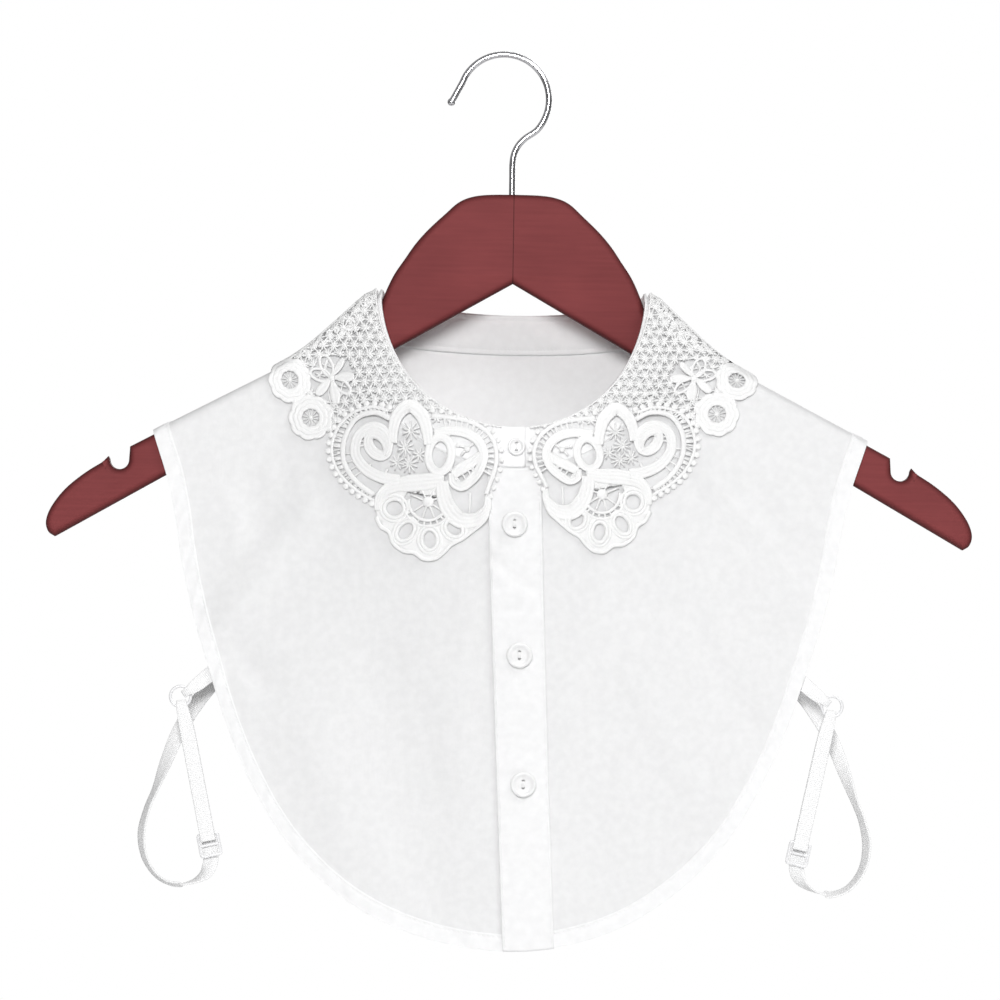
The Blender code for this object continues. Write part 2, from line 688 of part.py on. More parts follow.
def fold_line(face, x_from, count):
    """The fold, from a place beside the middle out to the shoulder ridge."""
    s = SURFACES["leaf", face]
    angles = np.linspace(math.acos(x_from / s["half"]), LEAF_START, count)
    x, z = flat_place("leaf", face, angles, 0.0 * angles)
    return [np.array(point) for point in zip(x, z)]


def ridge_line(count):
    """The shoulder ridge, from the fold to the leaf's edge."""
    w = np.linspace(0.0, LEAF_REACH, count)
    x, z = flat_place("leaf", "front", np.full(count, LEAF_START), w)
    return [np.array(point) for point in zip(x, z)]


def leaf_outline(face, edge, mirrored):
    """Closed outline of a leaf in the flat front view."""
    rim = []
    for (x0, z0, bulge), (x1, z1, _) in zip(edge, edge[1:]):
        rim += arc_points((x0, z0), (x1, z1), bulge, 5 if bulge > 4 else 4)
    ridge = ridge_line(7)
    fold = fold_line(face, edge[0][0], 16)
    if not mirrored:
        return rim + ridge[::-1] + fold[-2:0:-1]
    left = [(-x, z) for x, z in rim[:0:-1]] + [rim[0]]
    outline = rim + ridge[::-1] + fold[-2::-1]
    return outline + [(-x, z) for x, z in fold[1:-1]] + [(-x, z) for x, z in ridge] + left[:-1]


def gap_outline(x, z, width, height, turn, count=9):
    """Points round an oval gap."""
    turn = math.radians(turn)
    cos, sin = math.cos(turn), math.sin(turn)
    points = []
    for k in range(count):
        a = 2 * math.pi * k / count + 0.3
        u = 0.5 * width * math.cos(a)
        v = 0.5 * height * math.sin(a)
        points.append((x + u * cos - v * sin, z + u * sin + v * cos))
    return points


def flat_lace(name, loops, thickness):
    """Flat filled outline with its gaps, as a closed mesh in millimetres."""
    curve = bpy.data.curves.new(name, "CURVE")
    curve.dimensions = "2D"
    curve.fill_mode = "BOTH"
    curve.extrude = 0.5 * thickness
    for loop in loops:
        spline = curve.splines.new("POLY")
        spline.points.add(len(loop) - 1)
        for place, (x, z) in zip(spline.points, loop):
            place.co = (float(x), float(z), 0.0, 1.0)
        spline.use_cyclic_u = True
    item = bpy.data.objects.new(name, curve)
    bpy.context.scene.collection.objects.link(item)
    bpy.context.view_layer.update()
    mesh = evaluated_mesh(item)
    bpy.data.curves.remove(curve)
    return mesh


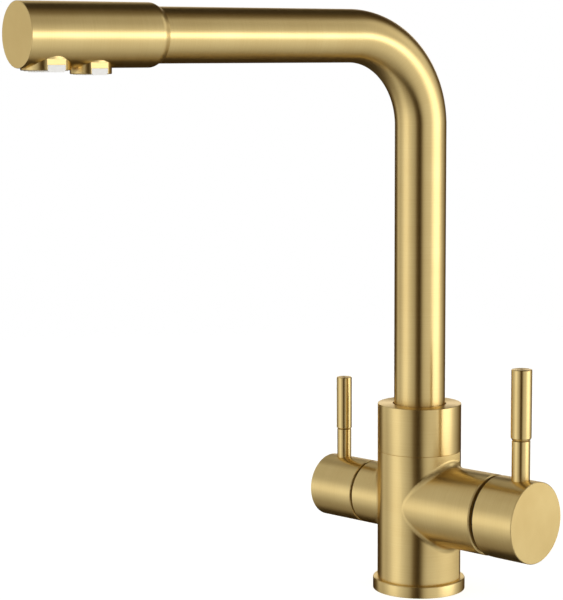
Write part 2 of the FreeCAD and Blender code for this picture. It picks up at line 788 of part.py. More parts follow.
spout_tube = bent_tube("spout_tube", "tube_dia", "tube_dia - 2 * tube_wall", flange_top,
                       "head_start + head_socket_depth")
filtered_water_tube = bent_tube("filtered_water_tube", "filter_tube_dia", "filter_tube_bore",
                                "spigot_boss_top", "filter_tube_reach")

# ---------------------------------------------------------------------------------------------
# Outlet head with its two outlets
# ---------------------------------------------------------------------------------------------

head_r = "head_dia / 2"
socket_r = "tube_dia / 2 + fitting_gap"
bore_end = "head_end - head_end_wall"
socket_end = "head_start + head_socket_depth"

outlet_head = turned_level("outlet_head", [
    ("head_start", socket_r),
    ("head_start", socket_r + " + fitting_gap"),
    ("head_start + shoulder_length", head_r),
    ("head_end", head_r),
    ("head_end", "0"),
    (bore_end, "0"),
    (bore_end, "head_bore / 2"),
    (socket_end, "head_bore / 2"),
    (socket_end, socket_r),
], "spout")
round_rim(outlet_head, "head_shoulder", "shoulder_round",
          size_of("head_start") + size_of("shoulder_length"), size_of("head_dia") / 2, "x")
round_rim(outlet_head, "head_front_edge", "head_edge", size_of("head_end"),
          size_of("head_dia") / 2, "x")
OUTLETS = ("mixed", "filter")
for use in OUTLETS:
    reach = f"{use}_outlet_reach"
    drill(outlet_head, f"{use}_outlet_bed", f"{use}_outlet_dia + 2 * fitting_gap", "head_dia",
          (reach, "0", f"-{use}_outlet_seat"), "-Z")
    drill(outlet_head, f"{use}_outlet_thread", f"{use}_thread_dia + 2 * fitting_gap", "head_dia",
          (reach, "0", f"-{use}_thread_top + fitting_gap"), "-Z")
drill(outlet_head, "elbow_leg_way", "elbow_leg_dia + 2 * fitting_gap", "filter_thread_top",
      ("filter_outlet_reach", "0", "0"), "-Z")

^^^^

- **WORK INSTRUCTIONS**: Give the data again, exactly as it stands.

- **ANSWER TO THIS TASK**:
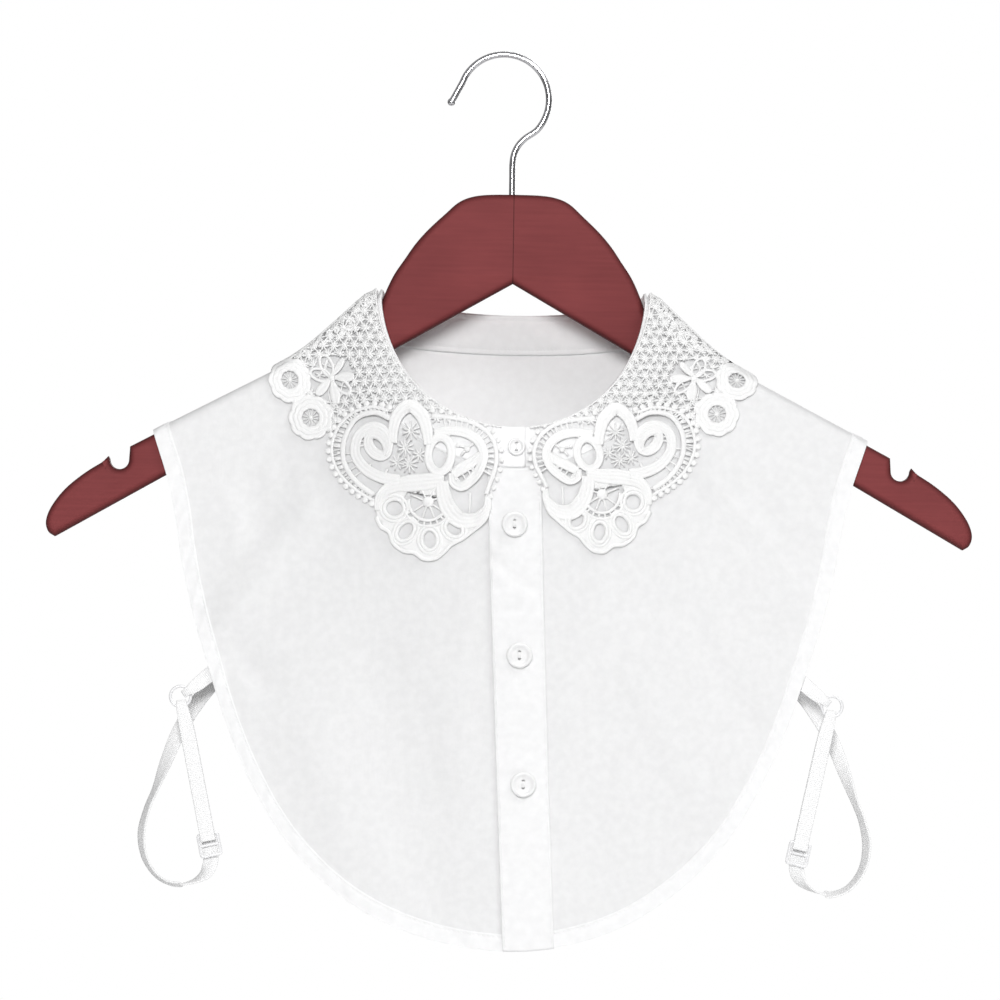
The Blender code for this object continues. Write part 2, from line 688 of part.py on. More parts follow.
def fold_line(face, x_from, count):
    """The fold, from a place beside the middle out to the shoulder ridge."""
    s = SURFACES["leaf", face]
    angles = np.linspace(math.acos(x_from / s["half"]), LEAF_START, count)
    x, z = flat_place("leaf", face, angles, 0.0 * angles)
    return [np.array(point) for point in zip(x, z)]


def ridge_line(count):
    """The shoulder ridge, from the fold to the leaf's edge."""
    w = np.linspace(0.0, LEAF_REACH, count)
    x, z = flat_place("leaf", "front", np.full(count, LEAF_START), w)
    return [np.array(point) for point in zip(x, z)]


def leaf_outline(face, edge, mirrored):
    """Closed outline of a leaf in the flat front view."""
    rim = []
    for (x0, z0, bulge), (x1, z1, _) in zip(edge, edge[1:]):
        rim += arc_points((x0, z0), (x1, z1), bulge, 5 if bulge > 4 else 4)
    ridge = ridge_line(7)
    fold = fold_line(face, edge[0][0], 16)
    if not mirrored:
        return rim + ridge[::-1] + fold[-2:0:-1]
    left = [(-x, z) for x, z in rim[:0:-1]] + [rim[0]]
    outline = rim + ridge[::-1] + fold[-2::-1]
    return outline + [(-x, z) for x, z in fold[1:-1]] + [(-x, z) for x, z in ridge] + left[:-1]


def gap_outline(x, z, width, height, turn, count=9):
    """Points round an oval gap."""
    turn = math.radians(turn)
    cos, sin = math.cos(turn), math.sin(turn)
    points = []
    for k in range(count):
        a = 2 * math.pi * k / count + 0.3
        u = 0.5 * width * math.cos(a)
        v = 0.5 * height * math.sin(a)
        points.append((x + u * cos - v * sin, z + u * sin + v * cos))
    return points


def flat_lace(name, loops, thickness):
    """Flat filled outline with its gaps, as a closed mesh in millimetres."""
    curve = bpy.data.curves.new(name, "CURVE")
    curve.dimensions = "2D"
    curve.fill_mode = "BOTH"
    curve.extrude = 0.5 * thickness
    for loop in loops:
        spline = curve.splines.new("POLY")
        spline.points.add(len(loop) - 1)
        for place, (x, z) in zip(spline.points, loop):
            place.co = (float(x), float(z), 0.0, 1.0)
        spline.use_cyclic_u = True
    item = bpy.data.objects.new(name, curve)
    bpy.context.scene.collection.objects.link(item)
    bpy.context.view_layer.update()
    mesh = evaluated_mesh(item)
    bpy.data.curves.remove(curve)
    return mesh


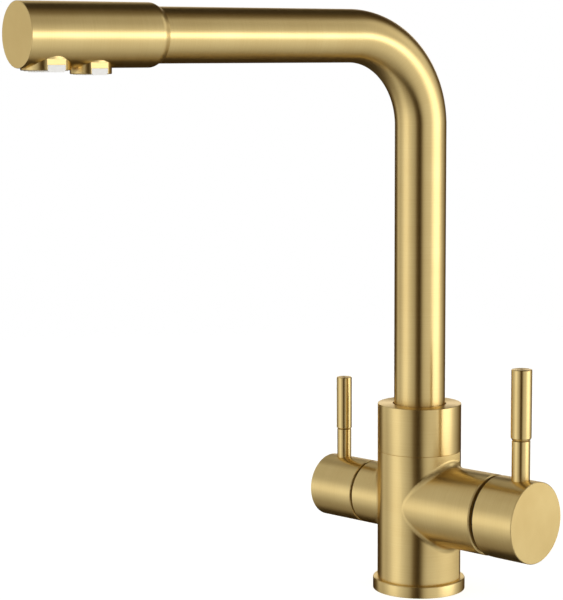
Write part 2 of the FreeCAD and Blender code for this picture. It picks up at line 788 of part.py. More parts follow.
spout_tube = bent_tube("spout_tube", "tube_dia", "tube_dia - 2 * tube_wall", flange_top,
                       "head_start + head_socket_depth")
filtered_water_tube = bent_tube("filtered_water_tube", "filter_tube_dia", "filter_tube_bore",
                                "spigot_boss_top", "filter_tube_reach")

# ---------------------------------------------------------------------------------------------
# Outlet head with its two outlets
# ---------------------------------------------------------------------------------------------

head_r = "head_dia / 2"
socket_r = "tube_dia / 2 + fitting_gap"
bore_end = "head_end - head_end_wall"
socket_end = "head_start + head_socket_depth"

outlet_head = turned_level("outlet_head", [
    ("head_start", socket_r),
    ("head_start", socket_r + " + fitting_gap"),
    ("head_start + shoulder_length", head_r),
    ("head_end", head_r),
    ("head_end", "0"),
    (bore_end, "0"),
    (bore_end, "head_bore / 2"),
    (socket_end, "head_bore / 2"),
    (socket_end, socket_r),
], "spout")
round_rim(outlet_head, "head_shoulder", "shoulder_round",
          size_of("head_start") + size_of("shoulder_length"), size_of("head_dia") / 2, "x")
round_rim(outlet_head, "head_front_edge", "head_edge", size_of("head_end"),
          size_of("head_dia") / 2, "x")
OUTLETS = ("mixed", "filter")
for use in OUTLETS:
    reach = f"{use}_outlet_reach"
    drill(outlet_head, f"{use}_outlet_bed", f"{use}_outlet_dia + 2 * fitting_gap", "head_dia",
          (reach, "0", f"-{use}_outlet_seat"), "-Z")
    drill(outlet_head, f"{use}_outlet_thread", f"{use}_thread_dia + 2 * fitting_gap", "head_dia",
          (reach, "0", f"-{use}_thread_top + fitting_gap"), "-Z")
drill(outlet_head, "elbow_leg_way", "elbow_leg_dia + 2 * fitting_gap", "filter_thread_top",
      ("filter_outlet_reach", "0", "0"), "-Z")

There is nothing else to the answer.